Marriage equality politics plays a part around the whole world but more recently, some statements have come out about marriage equality politics surrounding the United States.
“Do you know of any society, prior to the Netherlands in 2001, that permitted same-sex marriage?” From the New York times, this statement came out during the Supreme Court debate in April that conflicted on whether to make marriage equality a legal reality.
Marriage equality is having such a hard time with becoming a reality for countries because it is such a radical idea that has taken most people by surprise.
Many people were surprised last week by Democratic presidential candidate and former Secretary of State Hillary Clinton. Her views on immigration “must include “a path to full and equal citizenship.” This means that immigrants deserve marriage equality as well.
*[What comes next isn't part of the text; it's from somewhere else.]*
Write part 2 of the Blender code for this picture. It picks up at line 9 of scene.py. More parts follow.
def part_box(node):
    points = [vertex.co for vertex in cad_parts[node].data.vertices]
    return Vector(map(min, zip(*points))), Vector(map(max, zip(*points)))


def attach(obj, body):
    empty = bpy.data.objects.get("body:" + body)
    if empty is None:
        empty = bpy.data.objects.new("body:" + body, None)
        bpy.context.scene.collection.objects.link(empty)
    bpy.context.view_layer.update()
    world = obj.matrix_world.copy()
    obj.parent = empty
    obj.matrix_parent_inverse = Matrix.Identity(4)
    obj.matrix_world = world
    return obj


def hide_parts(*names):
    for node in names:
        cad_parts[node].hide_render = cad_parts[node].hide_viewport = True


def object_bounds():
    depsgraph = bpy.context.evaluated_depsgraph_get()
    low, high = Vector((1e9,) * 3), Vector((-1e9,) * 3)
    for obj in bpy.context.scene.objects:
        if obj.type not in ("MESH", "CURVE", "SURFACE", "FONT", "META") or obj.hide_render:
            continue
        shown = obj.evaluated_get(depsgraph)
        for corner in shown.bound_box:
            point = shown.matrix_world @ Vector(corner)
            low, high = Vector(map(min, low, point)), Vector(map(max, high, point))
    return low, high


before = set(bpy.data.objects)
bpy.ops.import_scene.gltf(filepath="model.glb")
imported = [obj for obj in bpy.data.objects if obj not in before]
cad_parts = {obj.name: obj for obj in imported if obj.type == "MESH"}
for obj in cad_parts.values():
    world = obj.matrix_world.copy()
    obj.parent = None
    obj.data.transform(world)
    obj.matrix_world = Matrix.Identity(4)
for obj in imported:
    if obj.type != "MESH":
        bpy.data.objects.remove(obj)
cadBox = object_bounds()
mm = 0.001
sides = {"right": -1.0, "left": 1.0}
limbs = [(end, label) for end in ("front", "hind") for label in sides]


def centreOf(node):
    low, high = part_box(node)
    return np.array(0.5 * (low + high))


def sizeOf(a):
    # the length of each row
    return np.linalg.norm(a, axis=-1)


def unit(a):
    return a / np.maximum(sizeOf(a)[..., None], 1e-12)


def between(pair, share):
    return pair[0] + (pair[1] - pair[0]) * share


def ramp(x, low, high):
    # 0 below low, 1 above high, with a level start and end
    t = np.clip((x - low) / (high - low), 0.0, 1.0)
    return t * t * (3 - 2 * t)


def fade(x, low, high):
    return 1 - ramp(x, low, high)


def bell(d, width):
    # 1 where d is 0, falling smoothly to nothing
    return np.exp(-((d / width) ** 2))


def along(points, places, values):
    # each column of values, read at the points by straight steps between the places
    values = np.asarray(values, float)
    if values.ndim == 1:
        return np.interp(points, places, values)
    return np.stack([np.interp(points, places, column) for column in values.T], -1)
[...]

Marriage equality is sparking interests in corporate sections of America as well. Walmart C.E.O. Doug McMillon issued a statement last month in response to the Indiana legislation that allowed businesses to deny service to the queer community. “Every day, in our stores,” he wrote, “we see firsthand the benefits diversity and inclusion have on our associates, customers and communities we serve.”
In Part I of this article series we viewed how marriage equality looks around the world but I wanted to bring the focus point to a single country.
The United States in relation to marriage equality has gone through many different phases. In the video below from CNN, you can see a quick three-minute clip on the topic.
DID YOU KNOW:
82% opposed gay marriage in 1982 but in 2014 only 40% were against gay marriage, according to a study from the Pew Research Center.